The entries below contain a line with "Keep writing the" and a line with "return np.array([row[k] for". Quote exactly those two lines and all lines between them.
**** PROVIDED INFORMATION
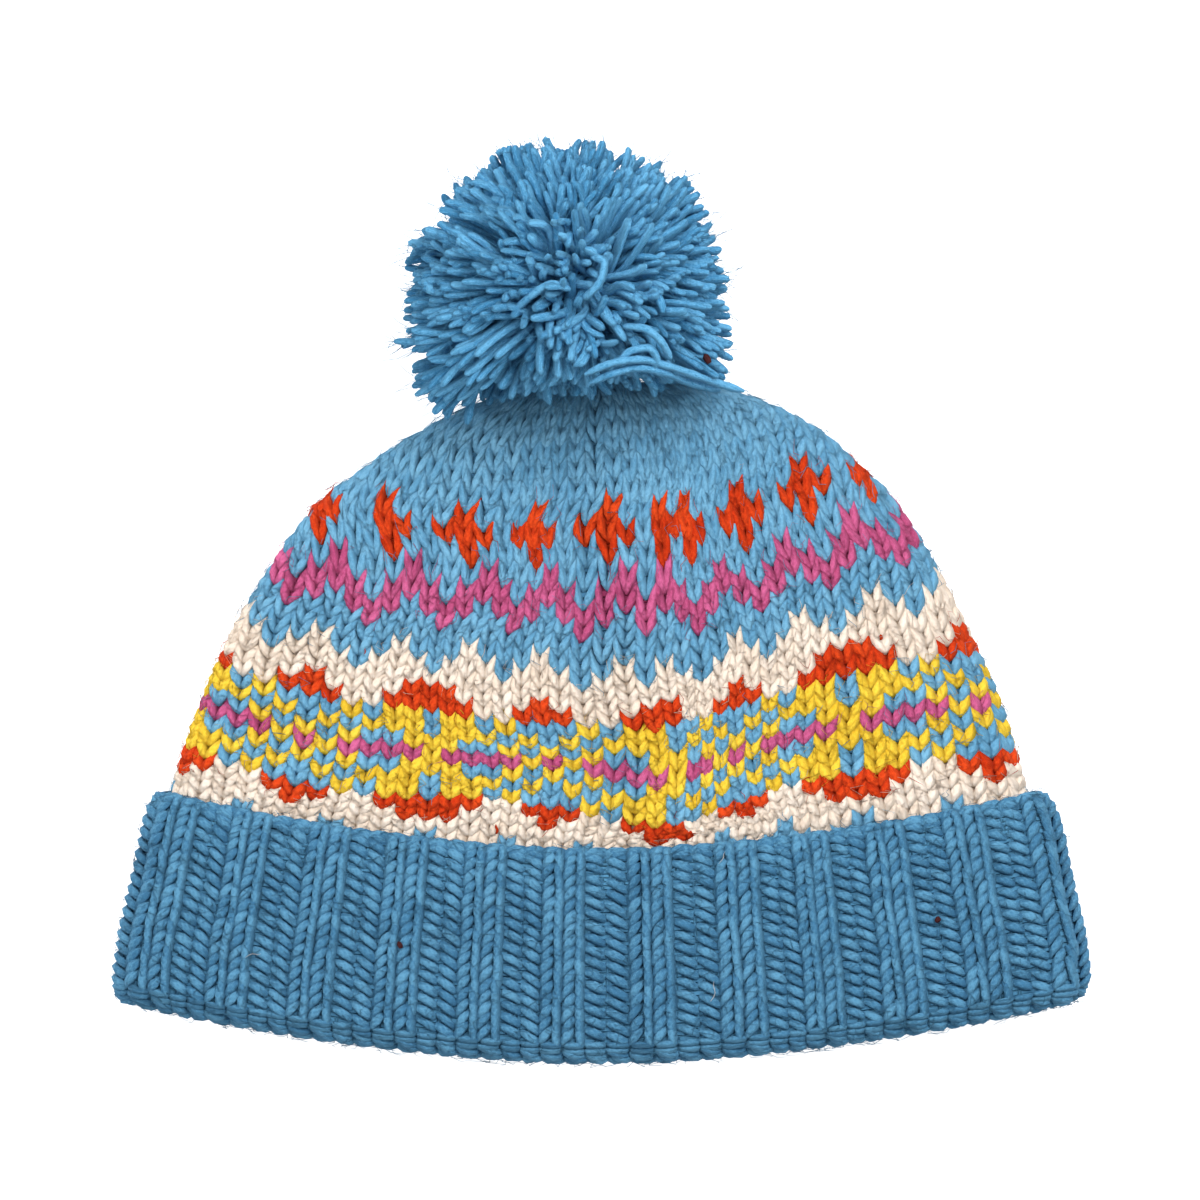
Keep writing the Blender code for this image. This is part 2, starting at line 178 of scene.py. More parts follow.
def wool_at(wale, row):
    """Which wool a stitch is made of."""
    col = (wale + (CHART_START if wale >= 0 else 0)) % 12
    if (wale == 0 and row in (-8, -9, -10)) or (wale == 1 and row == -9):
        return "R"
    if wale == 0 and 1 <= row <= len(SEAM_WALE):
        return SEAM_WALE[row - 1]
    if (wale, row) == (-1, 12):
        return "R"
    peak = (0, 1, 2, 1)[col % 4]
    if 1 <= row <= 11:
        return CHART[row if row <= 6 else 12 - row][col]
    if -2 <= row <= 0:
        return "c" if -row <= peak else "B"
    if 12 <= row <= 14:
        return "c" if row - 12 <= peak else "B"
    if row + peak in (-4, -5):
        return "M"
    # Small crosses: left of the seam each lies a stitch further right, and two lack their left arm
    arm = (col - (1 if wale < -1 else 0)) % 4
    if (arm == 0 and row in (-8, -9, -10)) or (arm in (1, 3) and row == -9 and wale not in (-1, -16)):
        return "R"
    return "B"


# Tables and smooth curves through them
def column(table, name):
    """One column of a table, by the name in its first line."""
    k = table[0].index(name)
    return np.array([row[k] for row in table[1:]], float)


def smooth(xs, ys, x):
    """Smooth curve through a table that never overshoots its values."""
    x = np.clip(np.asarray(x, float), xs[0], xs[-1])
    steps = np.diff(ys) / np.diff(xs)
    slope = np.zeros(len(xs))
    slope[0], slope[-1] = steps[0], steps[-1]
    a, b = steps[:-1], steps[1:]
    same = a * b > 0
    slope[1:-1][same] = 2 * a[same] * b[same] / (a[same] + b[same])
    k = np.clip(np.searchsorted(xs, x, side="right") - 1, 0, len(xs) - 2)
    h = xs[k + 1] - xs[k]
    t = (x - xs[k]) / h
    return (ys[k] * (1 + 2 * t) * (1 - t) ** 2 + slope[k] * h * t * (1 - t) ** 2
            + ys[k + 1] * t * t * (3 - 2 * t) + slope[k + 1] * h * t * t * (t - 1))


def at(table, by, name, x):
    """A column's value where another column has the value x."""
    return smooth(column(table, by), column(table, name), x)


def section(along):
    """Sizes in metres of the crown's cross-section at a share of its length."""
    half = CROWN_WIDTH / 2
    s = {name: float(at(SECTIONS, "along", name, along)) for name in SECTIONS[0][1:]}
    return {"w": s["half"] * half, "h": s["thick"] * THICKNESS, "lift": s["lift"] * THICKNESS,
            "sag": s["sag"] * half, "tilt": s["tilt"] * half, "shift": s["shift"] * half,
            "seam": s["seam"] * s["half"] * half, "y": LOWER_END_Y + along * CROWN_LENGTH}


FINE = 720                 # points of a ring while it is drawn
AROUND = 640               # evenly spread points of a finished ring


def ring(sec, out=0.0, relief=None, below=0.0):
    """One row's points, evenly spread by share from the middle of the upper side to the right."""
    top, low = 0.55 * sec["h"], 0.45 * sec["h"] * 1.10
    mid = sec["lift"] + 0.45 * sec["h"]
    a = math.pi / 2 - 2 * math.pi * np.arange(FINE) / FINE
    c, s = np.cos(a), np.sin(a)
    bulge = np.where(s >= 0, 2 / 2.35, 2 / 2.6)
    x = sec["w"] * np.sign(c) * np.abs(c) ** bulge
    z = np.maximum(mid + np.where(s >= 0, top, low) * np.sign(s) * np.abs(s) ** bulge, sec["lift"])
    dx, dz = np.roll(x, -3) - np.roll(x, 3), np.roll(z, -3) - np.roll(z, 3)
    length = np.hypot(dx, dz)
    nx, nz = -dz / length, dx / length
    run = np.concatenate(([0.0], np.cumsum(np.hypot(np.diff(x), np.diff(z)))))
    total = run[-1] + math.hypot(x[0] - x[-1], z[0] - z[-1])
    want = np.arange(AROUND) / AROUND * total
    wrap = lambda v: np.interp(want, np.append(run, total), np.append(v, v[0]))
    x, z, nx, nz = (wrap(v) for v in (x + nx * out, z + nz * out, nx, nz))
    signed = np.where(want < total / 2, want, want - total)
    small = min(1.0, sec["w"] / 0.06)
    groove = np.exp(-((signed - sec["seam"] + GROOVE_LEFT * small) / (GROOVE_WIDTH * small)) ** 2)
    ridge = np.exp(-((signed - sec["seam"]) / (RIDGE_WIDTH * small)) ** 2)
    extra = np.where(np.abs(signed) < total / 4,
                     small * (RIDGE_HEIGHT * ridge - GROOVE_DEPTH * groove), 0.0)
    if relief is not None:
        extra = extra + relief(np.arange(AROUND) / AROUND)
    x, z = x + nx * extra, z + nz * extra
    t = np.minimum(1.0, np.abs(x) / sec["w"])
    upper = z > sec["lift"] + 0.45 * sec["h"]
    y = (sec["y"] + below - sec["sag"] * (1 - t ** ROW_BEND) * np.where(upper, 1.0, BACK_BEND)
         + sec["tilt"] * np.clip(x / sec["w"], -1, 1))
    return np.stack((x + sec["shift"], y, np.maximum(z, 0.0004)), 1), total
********
**** PROVIDED INFORMATION
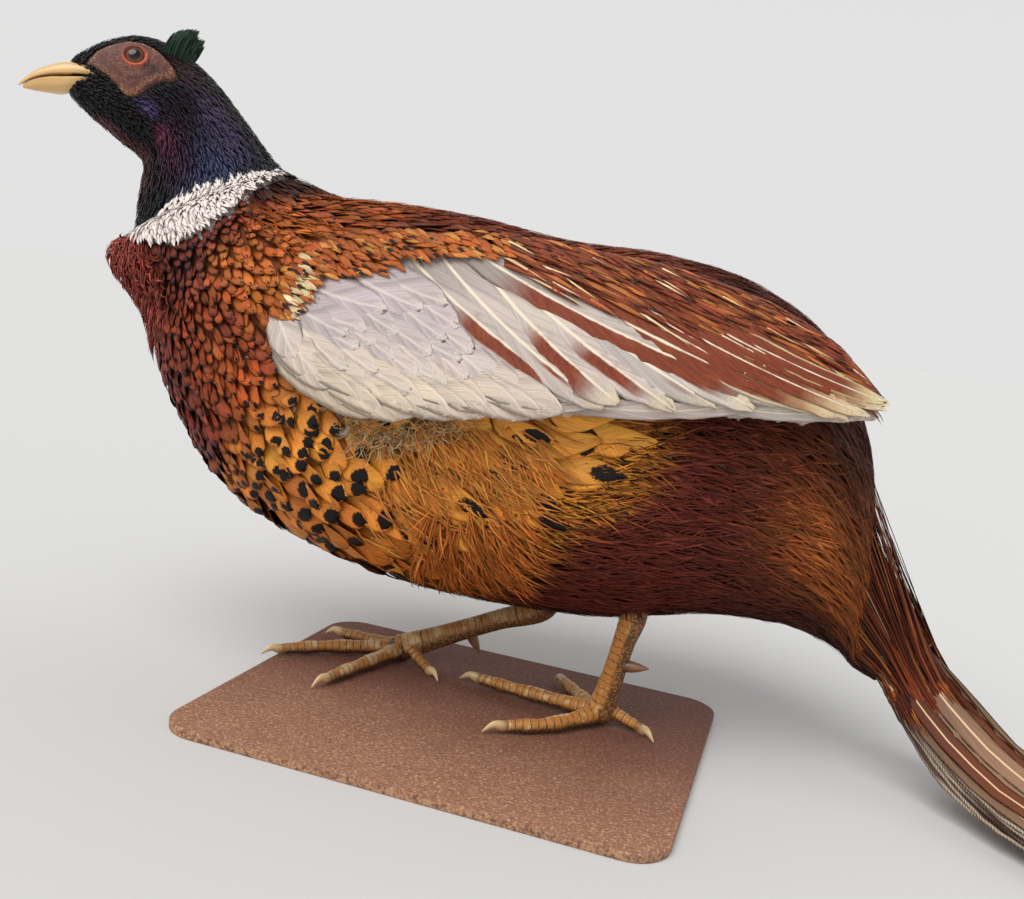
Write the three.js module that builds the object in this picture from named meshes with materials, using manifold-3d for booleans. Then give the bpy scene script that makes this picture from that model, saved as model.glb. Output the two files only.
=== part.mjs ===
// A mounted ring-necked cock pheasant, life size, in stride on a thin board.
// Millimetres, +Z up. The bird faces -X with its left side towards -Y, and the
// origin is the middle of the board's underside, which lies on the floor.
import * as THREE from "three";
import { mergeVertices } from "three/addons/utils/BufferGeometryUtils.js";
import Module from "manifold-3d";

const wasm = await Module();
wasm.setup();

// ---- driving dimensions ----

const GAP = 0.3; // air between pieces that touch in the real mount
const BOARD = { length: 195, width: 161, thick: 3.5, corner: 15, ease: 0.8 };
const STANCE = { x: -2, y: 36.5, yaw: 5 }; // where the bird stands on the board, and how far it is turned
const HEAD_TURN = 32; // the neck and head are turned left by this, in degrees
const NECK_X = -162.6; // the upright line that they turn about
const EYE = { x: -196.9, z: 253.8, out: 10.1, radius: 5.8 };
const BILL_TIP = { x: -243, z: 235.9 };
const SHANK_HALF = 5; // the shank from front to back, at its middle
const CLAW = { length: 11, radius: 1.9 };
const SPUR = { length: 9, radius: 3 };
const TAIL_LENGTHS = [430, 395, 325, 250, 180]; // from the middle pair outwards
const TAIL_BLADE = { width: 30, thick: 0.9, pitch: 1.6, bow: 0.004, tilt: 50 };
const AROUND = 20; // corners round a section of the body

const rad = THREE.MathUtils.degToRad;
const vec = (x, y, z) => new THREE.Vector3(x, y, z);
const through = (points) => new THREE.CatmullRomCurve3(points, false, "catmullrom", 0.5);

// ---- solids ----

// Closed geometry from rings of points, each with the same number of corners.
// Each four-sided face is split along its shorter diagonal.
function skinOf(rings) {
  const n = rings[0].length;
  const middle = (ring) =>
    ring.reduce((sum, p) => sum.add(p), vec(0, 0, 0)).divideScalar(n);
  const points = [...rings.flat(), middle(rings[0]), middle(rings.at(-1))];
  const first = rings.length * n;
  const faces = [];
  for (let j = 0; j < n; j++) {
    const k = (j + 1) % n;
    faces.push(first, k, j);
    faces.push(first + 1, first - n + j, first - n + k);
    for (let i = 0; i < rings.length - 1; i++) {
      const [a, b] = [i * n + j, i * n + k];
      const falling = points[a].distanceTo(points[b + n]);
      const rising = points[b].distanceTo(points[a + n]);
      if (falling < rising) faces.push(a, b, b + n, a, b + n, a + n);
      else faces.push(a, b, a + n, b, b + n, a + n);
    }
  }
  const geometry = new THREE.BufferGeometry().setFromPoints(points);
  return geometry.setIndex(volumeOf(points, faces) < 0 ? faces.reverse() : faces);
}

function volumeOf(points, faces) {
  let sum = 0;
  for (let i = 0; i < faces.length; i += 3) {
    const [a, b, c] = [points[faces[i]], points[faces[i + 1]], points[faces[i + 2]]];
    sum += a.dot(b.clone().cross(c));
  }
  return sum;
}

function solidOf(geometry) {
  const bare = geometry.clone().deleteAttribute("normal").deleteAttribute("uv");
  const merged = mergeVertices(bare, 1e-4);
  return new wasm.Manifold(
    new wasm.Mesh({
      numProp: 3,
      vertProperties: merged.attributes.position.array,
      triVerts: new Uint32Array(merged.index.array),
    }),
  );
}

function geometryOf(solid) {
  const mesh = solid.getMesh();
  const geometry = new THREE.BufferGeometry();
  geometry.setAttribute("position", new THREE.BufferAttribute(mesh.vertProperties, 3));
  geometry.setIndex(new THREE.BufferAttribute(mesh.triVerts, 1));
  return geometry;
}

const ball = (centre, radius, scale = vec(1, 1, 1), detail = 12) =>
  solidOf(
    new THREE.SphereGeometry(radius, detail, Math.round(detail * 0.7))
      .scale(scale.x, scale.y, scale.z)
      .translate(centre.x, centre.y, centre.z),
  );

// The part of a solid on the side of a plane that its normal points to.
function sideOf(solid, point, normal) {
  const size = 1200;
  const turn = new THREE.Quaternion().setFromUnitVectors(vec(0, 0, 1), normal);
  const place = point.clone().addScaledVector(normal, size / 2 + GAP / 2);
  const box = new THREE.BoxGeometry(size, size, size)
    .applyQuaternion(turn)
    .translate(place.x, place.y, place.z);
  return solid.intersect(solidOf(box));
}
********
**** PROVIDED INFORMATION
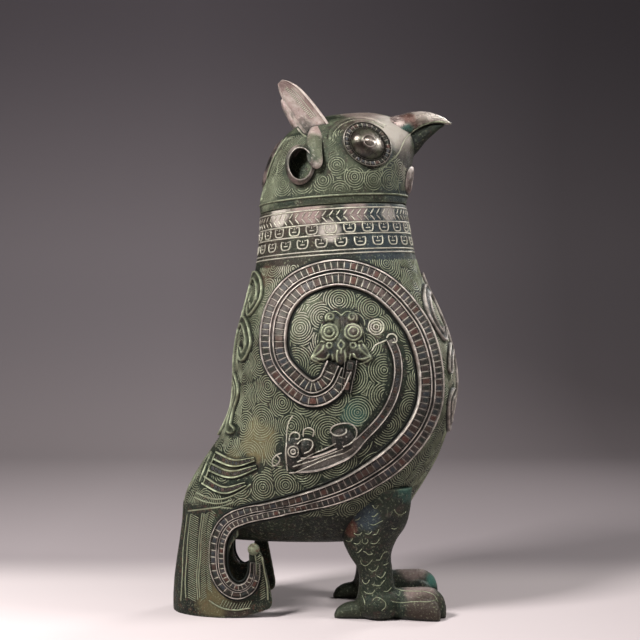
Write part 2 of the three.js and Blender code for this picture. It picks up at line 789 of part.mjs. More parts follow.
********
PROBLEM SOLUTION>
Keep writing the Blender code for this image. This is part 2, starting at line 178 of scene.py. More parts follow.
def wool_at(wale, row):
    """Which wool a stitch is made of."""
    col = (wale + (CHART_START if wale >= 0 else 0)) % 12
    if (wale == 0 and row in (-8, -9, -10)) or (wale == 1 and row == -9):
        return "R"
    if wale == 0 and 1 <= row <= len(SEAM_WALE):
        return SEAM_WALE[row - 1]
    if (wale, row) == (-1, 12):
        return "R"
    peak = (0, 1, 2, 1)[col % 4]
    if 1 <= row <= 11:
        return CHART[row if row <= 6 else 12 - row][col]
    if -2 <= row <= 0:
        return "c" if -row <= peak else "B"
    if 12 <= row <= 14:
        return "c" if row - 12 <= peak else "B"
    if row + peak in (-4, -5):
        return "M"
    # Small crosses: left of the seam each lies a stitch further right, and two lack their left arm
    arm = (col - (1 if wale < -1 else 0)) % 4
    if (arm == 0 and row in (-8, -9, -10)) or (arm in (1, 3) and row == -9 and wale not in (-1, -16)):
        return "R"
    return "B"


# Tables and smooth curves through them
def column(table, name):
    """One column of a table, by the name in its first line."""
    k = table[0].index(name)
    return np.array([row[k] for row in table[1:]], float)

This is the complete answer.